## Exercise
What is needed is the run of lines from the one containing "extrude(amount=-brace_thickness)" through the one containing "record = json.load(file)", echoed exactly, with both ends kept and nothing added.

## Supplied material
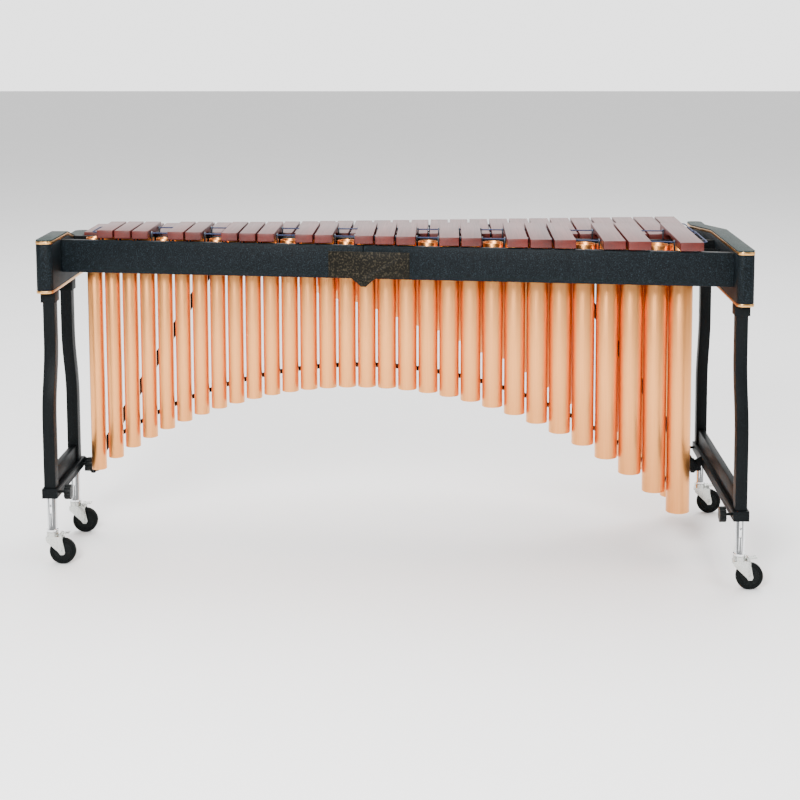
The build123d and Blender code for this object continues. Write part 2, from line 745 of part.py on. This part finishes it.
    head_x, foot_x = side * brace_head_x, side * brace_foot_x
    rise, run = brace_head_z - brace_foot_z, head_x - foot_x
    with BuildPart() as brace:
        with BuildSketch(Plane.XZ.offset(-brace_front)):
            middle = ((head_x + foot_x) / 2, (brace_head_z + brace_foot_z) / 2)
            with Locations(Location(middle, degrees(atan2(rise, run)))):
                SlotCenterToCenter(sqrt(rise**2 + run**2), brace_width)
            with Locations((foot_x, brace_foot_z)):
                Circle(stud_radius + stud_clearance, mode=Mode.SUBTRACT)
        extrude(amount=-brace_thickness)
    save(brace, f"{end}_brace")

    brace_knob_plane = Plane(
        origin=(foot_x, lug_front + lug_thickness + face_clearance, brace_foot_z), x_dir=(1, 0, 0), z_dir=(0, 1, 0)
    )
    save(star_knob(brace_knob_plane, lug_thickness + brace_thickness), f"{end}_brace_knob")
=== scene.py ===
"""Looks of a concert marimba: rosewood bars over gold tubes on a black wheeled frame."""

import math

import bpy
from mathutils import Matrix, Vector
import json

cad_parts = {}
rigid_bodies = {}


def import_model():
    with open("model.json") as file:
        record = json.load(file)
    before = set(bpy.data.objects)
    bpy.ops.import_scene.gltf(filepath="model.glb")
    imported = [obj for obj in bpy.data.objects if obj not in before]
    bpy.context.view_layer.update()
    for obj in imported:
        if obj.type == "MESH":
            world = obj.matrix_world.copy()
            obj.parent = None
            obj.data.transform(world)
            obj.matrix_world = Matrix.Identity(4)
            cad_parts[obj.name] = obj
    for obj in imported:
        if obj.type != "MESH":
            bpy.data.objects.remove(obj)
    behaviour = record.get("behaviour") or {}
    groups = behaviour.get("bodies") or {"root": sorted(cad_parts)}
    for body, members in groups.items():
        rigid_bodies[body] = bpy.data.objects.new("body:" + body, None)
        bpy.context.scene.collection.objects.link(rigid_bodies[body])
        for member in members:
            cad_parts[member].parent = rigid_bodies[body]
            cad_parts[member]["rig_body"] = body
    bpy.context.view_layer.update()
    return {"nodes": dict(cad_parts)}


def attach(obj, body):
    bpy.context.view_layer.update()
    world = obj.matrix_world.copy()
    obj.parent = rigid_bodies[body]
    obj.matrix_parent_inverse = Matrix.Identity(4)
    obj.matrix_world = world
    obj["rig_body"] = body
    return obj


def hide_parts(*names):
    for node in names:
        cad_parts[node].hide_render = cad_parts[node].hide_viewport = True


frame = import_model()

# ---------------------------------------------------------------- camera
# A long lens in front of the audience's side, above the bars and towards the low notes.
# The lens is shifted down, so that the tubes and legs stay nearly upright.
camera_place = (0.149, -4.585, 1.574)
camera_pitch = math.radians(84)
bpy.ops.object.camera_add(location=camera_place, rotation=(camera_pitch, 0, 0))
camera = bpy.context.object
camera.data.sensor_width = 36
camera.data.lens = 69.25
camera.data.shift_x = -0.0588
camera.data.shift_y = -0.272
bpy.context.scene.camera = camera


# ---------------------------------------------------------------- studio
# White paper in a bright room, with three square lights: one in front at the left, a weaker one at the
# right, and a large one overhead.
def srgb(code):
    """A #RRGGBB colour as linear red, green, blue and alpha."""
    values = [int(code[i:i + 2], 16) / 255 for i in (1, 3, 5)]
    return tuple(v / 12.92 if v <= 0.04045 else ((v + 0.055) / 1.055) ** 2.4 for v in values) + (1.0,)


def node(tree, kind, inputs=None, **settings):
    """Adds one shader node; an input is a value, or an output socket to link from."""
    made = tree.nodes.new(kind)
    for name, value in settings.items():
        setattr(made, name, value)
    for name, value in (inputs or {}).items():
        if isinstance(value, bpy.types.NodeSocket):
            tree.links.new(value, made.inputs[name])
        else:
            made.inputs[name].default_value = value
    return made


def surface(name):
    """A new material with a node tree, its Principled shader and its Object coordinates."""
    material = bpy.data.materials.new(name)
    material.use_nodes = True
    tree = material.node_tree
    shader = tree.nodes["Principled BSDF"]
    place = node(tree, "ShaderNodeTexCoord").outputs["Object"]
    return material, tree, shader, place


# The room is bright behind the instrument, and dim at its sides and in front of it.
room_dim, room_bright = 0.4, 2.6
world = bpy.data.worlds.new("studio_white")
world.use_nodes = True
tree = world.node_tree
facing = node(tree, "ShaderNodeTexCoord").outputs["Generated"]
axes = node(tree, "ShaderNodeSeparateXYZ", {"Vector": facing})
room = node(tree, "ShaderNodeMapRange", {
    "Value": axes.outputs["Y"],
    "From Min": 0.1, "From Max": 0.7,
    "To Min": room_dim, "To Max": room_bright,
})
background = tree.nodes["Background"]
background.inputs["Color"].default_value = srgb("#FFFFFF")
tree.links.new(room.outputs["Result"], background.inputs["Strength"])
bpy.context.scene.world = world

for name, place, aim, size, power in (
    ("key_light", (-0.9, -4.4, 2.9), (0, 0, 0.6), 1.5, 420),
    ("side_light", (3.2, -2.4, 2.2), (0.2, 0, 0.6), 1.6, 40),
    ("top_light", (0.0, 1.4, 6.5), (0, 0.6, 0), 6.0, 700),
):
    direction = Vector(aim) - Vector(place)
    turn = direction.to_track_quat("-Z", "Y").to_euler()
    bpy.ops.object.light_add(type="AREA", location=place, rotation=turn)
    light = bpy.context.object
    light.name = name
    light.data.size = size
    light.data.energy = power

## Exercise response
        extrude(amount=-brace_thickness)
    save(brace, f"{end}_brace")

    brace_knob_plane = Plane(
        origin=(foot_x, lug_front + lug_thickness + face_clearance, brace_foot_z), x_dir=(1, 0, 0), z_dir=(0, 1, 0)
    )
    save(star_knob(brace_knob_plane, lug_thickness + brace_thickness), f"{end}_brace_knob")
=== scene.py ===
"""Looks of a concert marimba: rosewood bars over gold tubes on a black wheeled frame."""

import math

import bpy
from mathutils import Matrix, Vector
import json

cad_parts = {}
rigid_bodies = {}


def import_model():
    with open("model.json") as file:
        record = json.load(file)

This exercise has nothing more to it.